My plan was to come on this vacation and when I return go into high intensity job search mode.  However, some interesting opportunities have come up.  I’ve been talking with my friends about them and the contrast is just odd.  For the past couple of months I’ve felt so trapped and like I have to accept this crappy place in my career for the next 9 months or so until I’m licensed.  But realizing that it’s only 9 months away has helped me to begin to dream and wake up and look forward.  I just need to get through this time, and then things will break wide open for me in terms of the variety of positions I’ll be eligible for, along with a significant increase in pay.  Halleloo!  So in looking toward the future and figuring out where I want to go after this first hurdle of licensure is reached, I have a couple of options to consider even before I search for something new to tide me over.  

At my current company, they’re trying to build their mental health program, which is only a year old.  The new supervisor is actually really great, I like her and respect her, and she is showing me that she sees and values me and my work.  She would like to add a location for outpatient therapy, and in trying to keep me, she wants me to be the first therapist to start seeing clients there.  Once licensed, she wants me to become the Clinical Director for that location and help it to grow, get it off the ground.  However, this option, even the outpatient therapy position, has no firm start date (estimated 4 months out) and I would need to continue doing ARMHS work and transition into therapy as clients build.  This is a long term plan.  

The second interesting option has to do with my old agency, which was swallowed up by the meganonprofit, and rebirthed as a new culturally specific agency.  When all employees were laid off, not many accepted their positions back when offered.  The mental health team especially took a huge hit.  I have been in touch with several old coworkers and have regularly asked for updates on how things are going and whether things have stabilized.  Recently, people have reached out asking what I would need to come back and encouraging me to apply.  Just before I left on my trip, I got a call gauging my interest on coming back and working part time in school-based therapy, part time outpatient.  I said I was definitely interested and would like to have an interview when I returned from vacation.  The opportunity to do therapy immediately while being full time and salaried after these past 5 months is looking better and better.  But I also want to know about the opportunity for growth once I’m licensed.  I’m hearing that there are good options at the new agency and with the meganonprofit, but it all remains to be seen. 

The 2 options are definitely interesting, and I can still do some other general job searching.  It forces me to look at my priorities for today and my path for the future.  I’m thinking about how to present myself confidently and being clear about my strengths, talents, and goals.  I need to learn about and practice negotiating salary.  And I need to have my focus clearly on myself and my needs – I have never been very assertive in interviews and negotiations, and often get caught up in what and who I’m leaving behind.  In addition, I can’t ignore that I still have hard feelings with the old agency about the way things went down, and I have no idea whether I should trust what’s being promised at my current company…  

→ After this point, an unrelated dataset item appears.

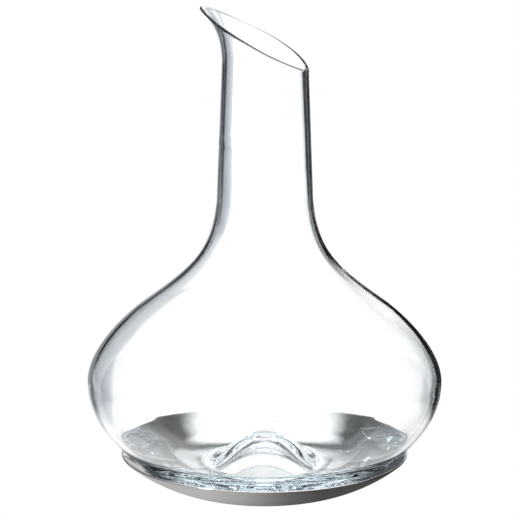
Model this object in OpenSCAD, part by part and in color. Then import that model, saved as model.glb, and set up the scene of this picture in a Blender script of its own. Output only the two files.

But I’m excited for the opportunity in this next decision to put myself first and get the best deal I can.  It doesn’t have to be a permanent or even long-term choice, just the best choice for me right now in this point in my life.  Change is coming.  I have to accept that and understand that now is not my time to relax into the mundane, stable work life of my dreams.  I’ve got to push a little further.  Plus, who am I kidding, mundane is not my calling!